During the Week: The marathon is the only distance where calories are required during the race. 10Ks and half marathons can easily be run on the body’s own glycogen stores. During the marathon, the best way to take in calories is to drink them. DO NOT pass up a sports-drink station. Sports drinks solve two problems: hydration and calories. Plain water is better than nothing, but you are missing a great opportunity to fuel your muscles. Carbo-gels or Energy Gels can satisfy thisn need if sports drinks are infrequent. You need to practice taking these gels during training. Take the gel with a couple big gulps of water. If you choose the gel route, try taking three. One gel at 6 miles, 12, and 18. Getting them in on the early side will be more beneficial than waiting until the end of the race. Look for caffeinated gels for later in the race. The caffeine will help keep you mentally focused when you really need it.

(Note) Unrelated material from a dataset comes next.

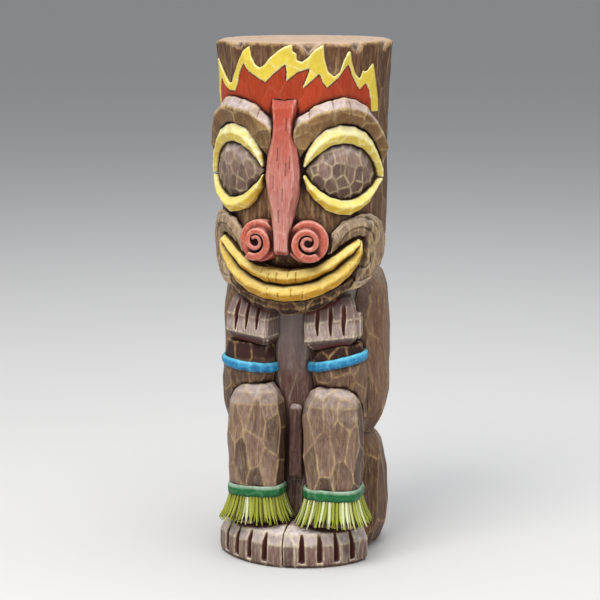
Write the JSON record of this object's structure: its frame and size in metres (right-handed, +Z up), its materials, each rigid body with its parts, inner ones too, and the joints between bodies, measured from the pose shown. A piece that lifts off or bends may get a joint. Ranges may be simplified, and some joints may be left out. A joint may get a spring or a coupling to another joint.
{
  "type": "tiki figure",
  "caption": "Free-standing squatting tiki figure in the shape of a carved log, with painted relief face, folded arms and grass ankle fringes, to stand on flat ground.",
  "frame": {"origin": "centre of the bounding box on the ground plane, under the figure", "axes": "+Z up; the face looks along -Y; +X is towards the figure's own left hand"},
  "size_m": [0.1778, 0.1845, 0.508],
  "materials": {
    "brown_wash": "cast resin with wood grain and chisel facets, dark brown wash, tan dry-brushed ridges, satin clear coat",
    "brow_wash": "cast resin, grey-mauve top bevel over brown facets, satin clear coat",
    "eyeball_wash": "cast resin, small chiselled cells with tan ridges, satin clear coat",
    "yellow_paint": "hand-painted yellow over chisel facets, darker yellow in the hollows",
    "red_paint": "hand-painted red, streaked paler along the grain",
    "blue_paint": "hand-painted blue, pale brushed edges",
    "green_paint": "hand-painted dark green, pale brushed edges",
    "lime_paint": "hand-painted yellow-green strands over a dark ground",
    "base_board": "plain dark resin board"
  },
  "bodies": {
    "root": {"head_block": "brown_wash", "crest_yellow": "yellow_paint", "crest_red": "red_paint", "jaw": "brown_wash", "brow_left": "brow_wash", "brow_right": "brow_wash", "eyeball_left": "eyeball_wash", "eyeball_right": "eyeball_wash", "upper_lid_left": "yellow_paint", "upper_lid_right": "yellow_paint", "lower_lid_left": "yellow_paint", "lower_lid_right": "yellow_paint", "nose_bridge": "red_paint", "nostril_scroll_left": "red_paint", "nostril_scroll_right": "red_paint", "cheek_left": "brown_wash", "cheek_right": "brown_wash", "upper_lip": "yellow_paint", "lower_lip": "yellow_paint", "torso": "brown_wash", "upper_arm_left": "brown_wash", "upper_arm_right": "brown_wash", "forearm_left": "brown_wash", "forearm_right": "brown_wash", "hand_left": "brown_wash", "hand_right": "brown_wash", "wrist_band_left": "blue_paint", "wrist_band_right": "blue_paint", "loin_block": "brown_wash", "leg_left": "brown_wash", "leg_right": "brown_wash", "haunch_left": "brown_wash", "haunch_right": "brown_wash", "ankle_band_left": "green_paint", "ankle_band_right": "green_paint", "grass_fringe_left": "lime_paint", "grass_fringe_right": "lime_paint", "foot_left": "brown_wash", "foot_right": "brown_wash", "base_plate": "base_board"}
  },
  "joints": []
}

Post-Run Recovery: The most important thing to remember when it comes to recovery nutrition is TIMING. Immediately after exercise, your muscles crave carbohydrates. If you can consume carbs within 45 minutes or so after a cardiovascular workout, your body will do a much better job of storing the carbohydrates as muscle glycogen as opposed to turning it into fat. This muscle glycogen will come in very handy for your next run! TIP: Try to take in AT LEAST 500 calories of carbohydrates (grains, cereal, fruits, energy bars) within 30 minutes following a run. The longer you wait, the more of this wonderful effect is lost. Change into some dry clothes, EAT, then get that shower!
This is intended to be general health information only and not medical advice or services. You should consult your doctor for medical advice or services, including seeking advice prior to undertaking a new diet, exercise, or training program. Your use of this information is at your sole risk.